GIVEN REQUEST. Under this task are some entries; return every one of them exactly.

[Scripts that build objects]
========

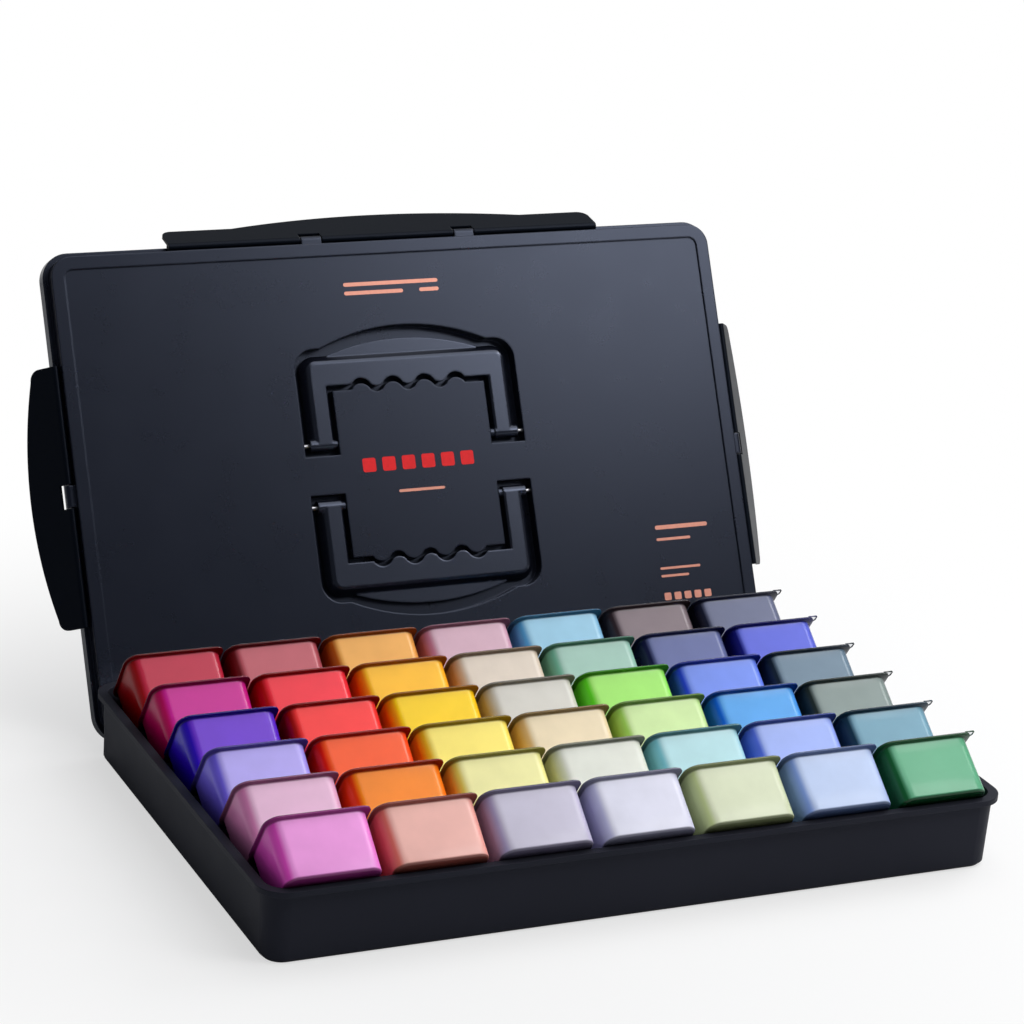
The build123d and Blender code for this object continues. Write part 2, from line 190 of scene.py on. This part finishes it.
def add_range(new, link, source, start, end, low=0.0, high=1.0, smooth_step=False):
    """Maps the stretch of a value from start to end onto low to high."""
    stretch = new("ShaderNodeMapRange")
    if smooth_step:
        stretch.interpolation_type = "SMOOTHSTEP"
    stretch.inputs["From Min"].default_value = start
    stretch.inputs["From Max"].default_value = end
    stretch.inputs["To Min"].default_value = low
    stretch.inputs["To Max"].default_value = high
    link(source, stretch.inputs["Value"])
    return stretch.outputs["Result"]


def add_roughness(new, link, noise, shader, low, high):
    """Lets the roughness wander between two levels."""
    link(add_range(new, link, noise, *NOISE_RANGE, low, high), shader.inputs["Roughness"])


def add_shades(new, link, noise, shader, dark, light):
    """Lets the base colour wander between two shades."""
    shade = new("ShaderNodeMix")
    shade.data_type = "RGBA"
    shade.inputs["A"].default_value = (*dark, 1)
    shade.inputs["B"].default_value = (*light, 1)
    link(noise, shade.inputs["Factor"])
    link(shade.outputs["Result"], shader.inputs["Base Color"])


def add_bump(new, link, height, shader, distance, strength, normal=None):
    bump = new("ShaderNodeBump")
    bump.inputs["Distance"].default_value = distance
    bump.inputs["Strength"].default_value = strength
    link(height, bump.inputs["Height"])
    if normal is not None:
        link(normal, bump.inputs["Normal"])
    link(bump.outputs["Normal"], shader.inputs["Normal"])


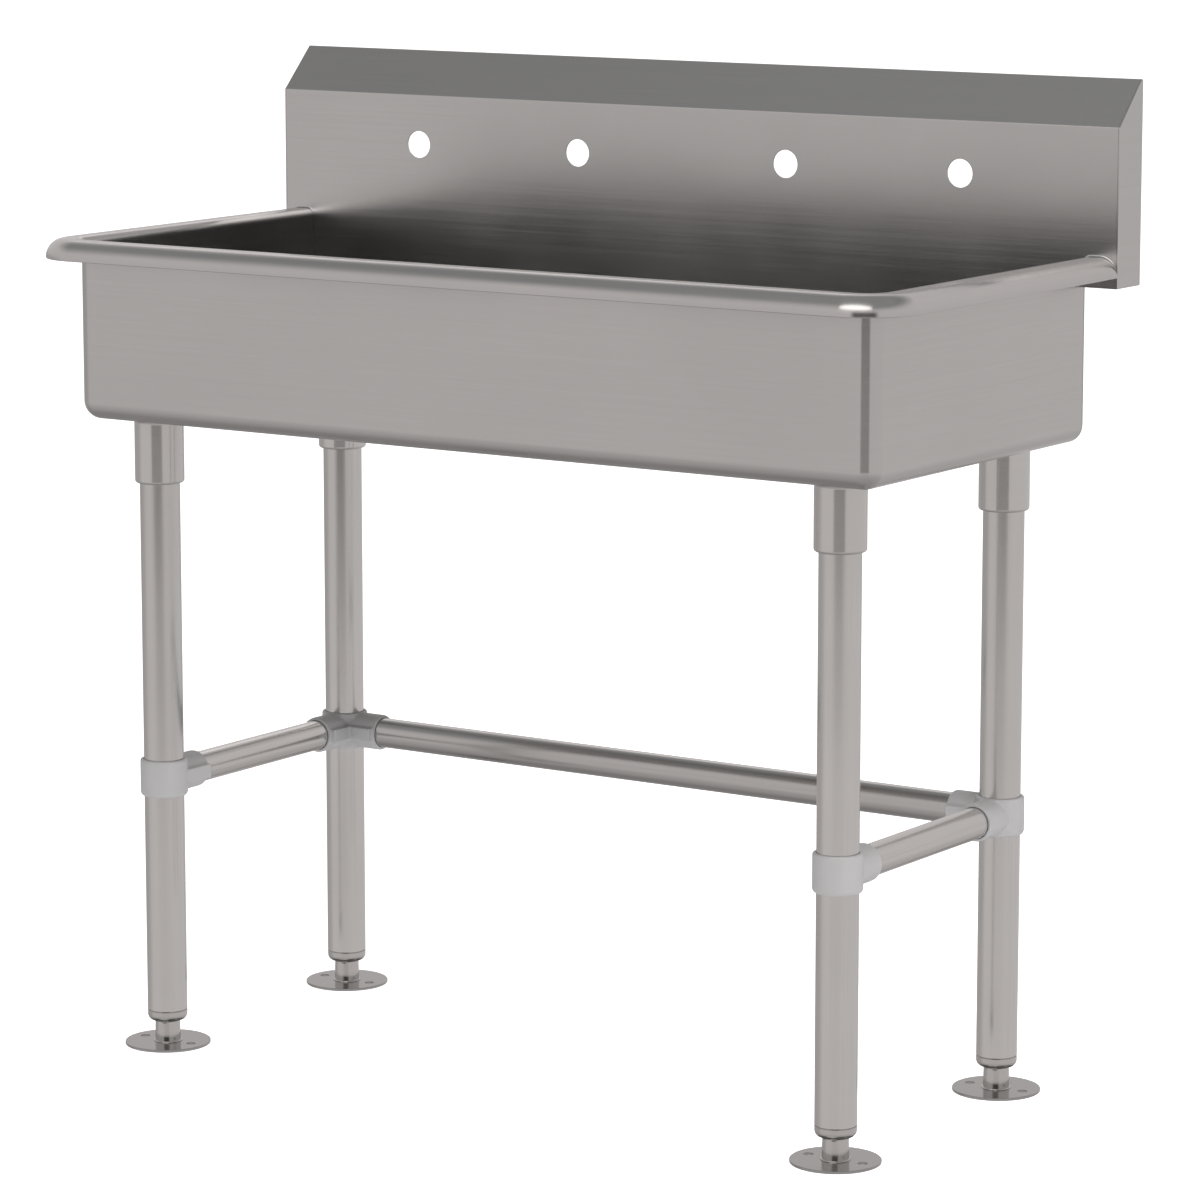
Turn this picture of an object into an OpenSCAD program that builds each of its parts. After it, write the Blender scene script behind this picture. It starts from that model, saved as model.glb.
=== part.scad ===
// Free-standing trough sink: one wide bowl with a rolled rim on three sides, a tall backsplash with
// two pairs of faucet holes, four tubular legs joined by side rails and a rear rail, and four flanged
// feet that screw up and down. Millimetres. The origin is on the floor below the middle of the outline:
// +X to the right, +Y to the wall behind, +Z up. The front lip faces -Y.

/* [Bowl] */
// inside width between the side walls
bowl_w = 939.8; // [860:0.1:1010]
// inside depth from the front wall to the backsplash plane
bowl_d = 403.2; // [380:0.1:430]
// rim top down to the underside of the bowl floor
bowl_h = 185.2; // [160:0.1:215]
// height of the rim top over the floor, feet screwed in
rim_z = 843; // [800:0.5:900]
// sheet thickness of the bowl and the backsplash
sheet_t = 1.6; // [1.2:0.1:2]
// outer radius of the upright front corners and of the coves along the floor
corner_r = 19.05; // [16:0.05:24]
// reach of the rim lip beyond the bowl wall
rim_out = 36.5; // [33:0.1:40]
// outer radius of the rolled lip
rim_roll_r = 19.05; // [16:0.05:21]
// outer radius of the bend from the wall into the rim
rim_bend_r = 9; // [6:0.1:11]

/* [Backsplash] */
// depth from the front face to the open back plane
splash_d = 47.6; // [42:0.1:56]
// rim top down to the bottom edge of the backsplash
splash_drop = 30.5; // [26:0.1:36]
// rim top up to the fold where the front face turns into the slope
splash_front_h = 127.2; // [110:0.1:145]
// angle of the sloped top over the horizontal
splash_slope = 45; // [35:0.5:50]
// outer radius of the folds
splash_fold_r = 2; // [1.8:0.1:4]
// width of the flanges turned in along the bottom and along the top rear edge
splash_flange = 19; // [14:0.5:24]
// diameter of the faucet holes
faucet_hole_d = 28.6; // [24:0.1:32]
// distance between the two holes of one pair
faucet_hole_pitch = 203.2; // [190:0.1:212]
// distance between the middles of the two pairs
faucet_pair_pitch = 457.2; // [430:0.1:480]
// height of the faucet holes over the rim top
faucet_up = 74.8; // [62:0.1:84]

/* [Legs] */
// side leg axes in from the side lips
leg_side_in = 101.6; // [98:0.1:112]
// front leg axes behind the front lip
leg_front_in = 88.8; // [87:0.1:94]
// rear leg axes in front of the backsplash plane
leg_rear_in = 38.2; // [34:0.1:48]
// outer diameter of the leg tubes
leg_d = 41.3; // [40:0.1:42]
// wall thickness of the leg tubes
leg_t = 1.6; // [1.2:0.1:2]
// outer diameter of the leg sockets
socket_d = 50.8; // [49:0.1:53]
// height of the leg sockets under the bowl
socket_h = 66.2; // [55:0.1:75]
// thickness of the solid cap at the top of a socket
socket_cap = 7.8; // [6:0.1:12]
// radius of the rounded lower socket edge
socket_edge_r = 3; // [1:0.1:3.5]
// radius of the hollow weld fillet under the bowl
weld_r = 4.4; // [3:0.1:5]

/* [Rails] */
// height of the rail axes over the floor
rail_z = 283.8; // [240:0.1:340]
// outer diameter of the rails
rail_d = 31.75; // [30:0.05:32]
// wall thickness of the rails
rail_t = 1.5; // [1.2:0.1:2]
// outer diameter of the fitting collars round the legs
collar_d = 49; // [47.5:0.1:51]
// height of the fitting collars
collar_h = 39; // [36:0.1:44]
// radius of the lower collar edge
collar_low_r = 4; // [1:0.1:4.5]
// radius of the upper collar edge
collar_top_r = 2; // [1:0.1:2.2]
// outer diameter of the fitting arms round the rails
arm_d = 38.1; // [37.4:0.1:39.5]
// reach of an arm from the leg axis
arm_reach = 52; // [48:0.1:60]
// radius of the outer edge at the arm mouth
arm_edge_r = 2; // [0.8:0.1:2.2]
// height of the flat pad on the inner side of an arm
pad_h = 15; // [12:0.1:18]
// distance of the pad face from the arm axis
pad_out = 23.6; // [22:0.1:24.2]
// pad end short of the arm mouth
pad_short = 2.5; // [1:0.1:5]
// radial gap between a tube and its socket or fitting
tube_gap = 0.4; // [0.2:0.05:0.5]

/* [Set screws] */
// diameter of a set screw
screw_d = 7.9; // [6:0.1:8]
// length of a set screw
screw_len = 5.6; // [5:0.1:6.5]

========

WRITTEN RESPONSE.
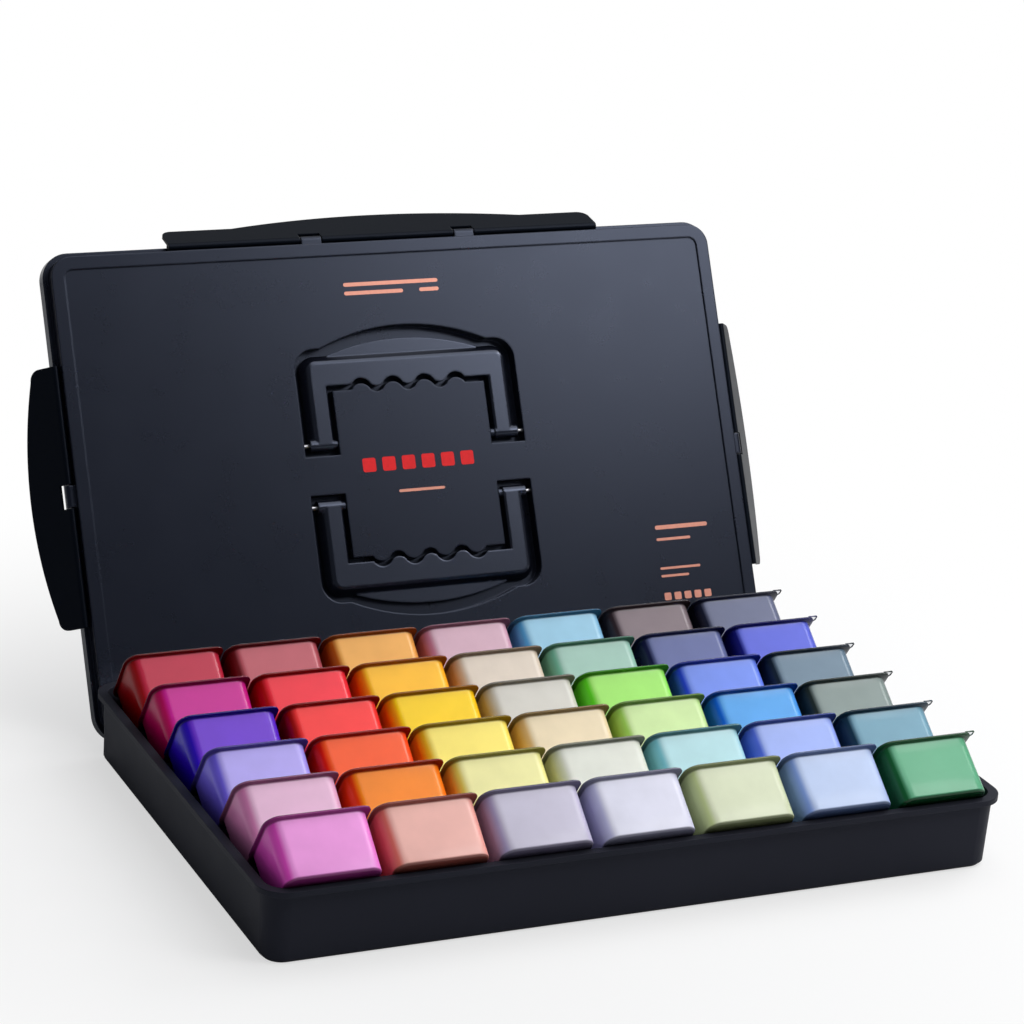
The build123d and Blender code for this object continues. Write part 2, from line 190 of scene.py on. This part finishes it.
def add_range(new, link, source, start, end, low=0.0, high=1.0, smooth_step=False):
    """Maps the stretch of a value from start to end onto low to high."""
    stretch = new("ShaderNodeMapRange")
    if smooth_step:
        stretch.interpolation_type = "SMOOTHSTEP"
    stretch.inputs["From Min"].default_value = start
    stretch.inputs["From Max"].default_value = end
    stretch.inputs["To Min"].default_value = low
    stretch.inputs["To Max"].default_value = high
    link(source, stretch.inputs["Value"])
    return stretch.outputs["Result"]


def add_roughness(new, link, noise, shader, low, high):
    """Lets the roughness wander between two levels."""
    link(add_range(new, link, noise, *NOISE_RANGE, low, high), shader.inputs["Roughness"])


def add_shades(new, link, noise, shader, dark, light):
    """Lets the base colour wander between two shades."""
    shade = new("ShaderNodeMix")
    shade.data_type = "RGBA"
    shade.inputs["A"].default_value = (*dark, 1)
    shade.inputs["B"].default_value = (*light, 1)
    link(noise, shade.inputs["Factor"])
    link(shade.outputs["Result"], shader.inputs["Base Color"])


def add_bump(new, link, height, shader, distance, strength, normal=None):
    bump = new("ShaderNodeBump")
    bump.inputs["Distance"].default_value = distance
    bump.inputs["Strength"].default_value = strength
    link(height, bump.inputs["Height"])
    if normal is not None:
        link(normal, bump.inputs["Normal"])
    link(bump.outputs["Normal"], shader.inputs["Normal"])


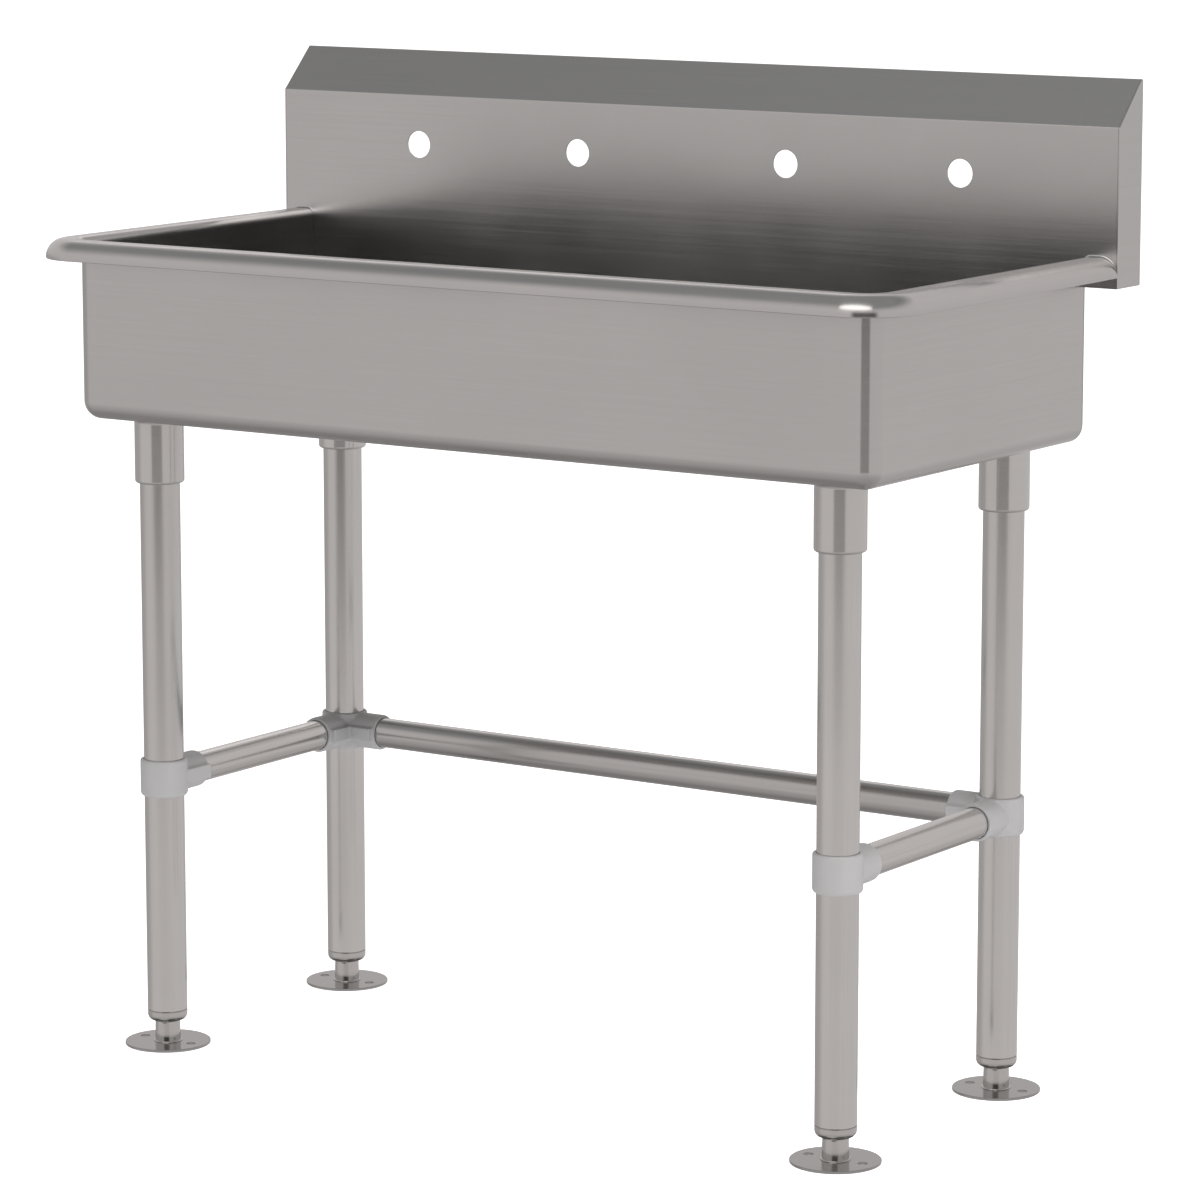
Turn this picture of an object into an OpenSCAD program that builds each of its parts. After it, write the Blender scene script behind this picture. It starts from that model, saved as model.glb.
=== part.scad ===
// Free-standing trough sink: one wide bowl with a rolled rim on three sides, a tall backsplash with
// two pairs of faucet holes, four tubular legs joined by side rails and a rear rail, and four flanged
// feet that screw up and down. Millimetres. The origin is on the floor below the middle of the outline:
// +X to the right, +Y to the wall behind, +Z up. The front lip faces -Y.

/* [Bowl] */
// inside width between the side walls
bowl_w = 939.8; // [860:0.1:1010]
// inside depth from the front wall to the backsplash plane
bowl_d = 403.2; // [380:0.1:430]
// rim top down to the underside of the bowl floor
bowl_h = 185.2; // [160:0.1:215]
// height of the rim top over the floor, feet screwed in
rim_z = 843; // [800:0.5:900]
// sheet thickness of the bowl and the backsplash
sheet_t = 1.6; // [1.2:0.1:2]
// outer radius of the upright front corners and of the coves along the floor
corner_r = 19.05; // [16:0.05:24]
// reach of the rim lip beyond the bowl wall
rim_out = 36.5; // [33:0.1:40]
// outer radius of the rolled lip
rim_roll_r = 19.05; // [16:0.05:21]
// outer radius of the bend from the wall into the rim
rim_bend_r = 9; // [6:0.1:11]

/* [Backsplash] */
// depth from the front face to the open back plane
splash_d = 47.6; // [42:0.1:56]
// rim top down to the bottom edge of the backsplash
splash_drop = 30.5; // [26:0.1:36]
// rim top up to the fold where the front face turns into the slope
splash_front_h = 127.2; // [110:0.1:145]
// angle of the sloped top over the horizontal
splash_slope = 45; // [35:0.5:50]
// outer radius of the folds
splash_fold_r = 2; // [1.8:0.1:4]
// width of the flanges turned in along the bottom and along the top rear edge
splash_flange = 19; // [14:0.5:24]
// diameter of the faucet holes
faucet_hole_d = 28.6; // [24:0.1:32]
// distance between the two holes of one pair
faucet_hole_pitch = 203.2; // [190:0.1:212]
// distance between the middles of the two pairs
faucet_pair_pitch = 457.2; // [430:0.1:480]
// height of the faucet holes over the rim top
faucet_up = 74.8; // [62:0.1:84]

/* [Legs] */
// side leg axes in from the side lips
leg_side_in = 101.6; // [98:0.1:112]
// front leg axes behind the front lip
leg_front_in = 88.8; // [87:0.1:94]
// rear leg axes in front of the backsplash plane
leg_rear_in = 38.2; // [34:0.1:48]
// outer diameter of the leg tubes
leg_d = 41.3; // [40:0.1:42]
// wall thickness of the leg tubes
leg_t = 1.6; // [1.2:0.1:2]
// outer diameter of the leg sockets
socket_d = 50.8; // [49:0.1:53]
// height of the leg sockets under the bowl
socket_h = 66.2; // [55:0.1:75]
// thickness of the solid cap at the top of a socket
socket_cap = 7.8; // [6:0.1:12]
// radius of the rounded lower socket edge
socket_edge_r = 3; // [1:0.1:3.5]
// radius of the hollow weld fillet under the bowl
weld_r = 4.4; // [3:0.1:5]

/* [Rails] */
// height of the rail axes over the floor
rail_z = 283.8; // [240:0.1:340]
// outer diameter of the rails
rail_d = 31.75; // [30:0.05:32]
// wall thickness of the rails
rail_t = 1.5; // [1.2:0.1:2]
// outer diameter of the fitting collars round the legs
collar_d = 49; // [47.5:0.1:51]
// height of the fitting collars
collar_h = 39; // [36:0.1:44]
// radius of the lower collar edge
collar_low_r = 4; // [1:0.1:4.5]
// radius of the upper collar edge
collar_top_r = 2; // [1:0.1:2.2]
// outer diameter of the fitting arms round the rails
arm_d = 38.1; // [37.4:0.1:39.5]
// reach of an arm from the leg axis
arm_reach = 52; // [48:0.1:60]
// radius of the outer edge at the arm mouth
arm_edge_r = 2; // [0.8:0.1:2.2]
// height of the flat pad on the inner side of an arm
pad_h = 15; // [12:0.1:18]
// distance of the pad face from the arm axis
pad_out = 23.6; // [22:0.1:24.2]
// pad end short of the arm mouth
pad_short = 2.5; // [1:0.1:5]
// radial gap between a tube and its socket or fitting
tube_gap = 0.4; // [0.2:0.05:0.5]

/* [Set screws] */
// diameter of a set screw
screw_d = 7.9; // [6:0.1:8]
// length of a set screw
screw_len = 5.6; // [5:0.1:6.5]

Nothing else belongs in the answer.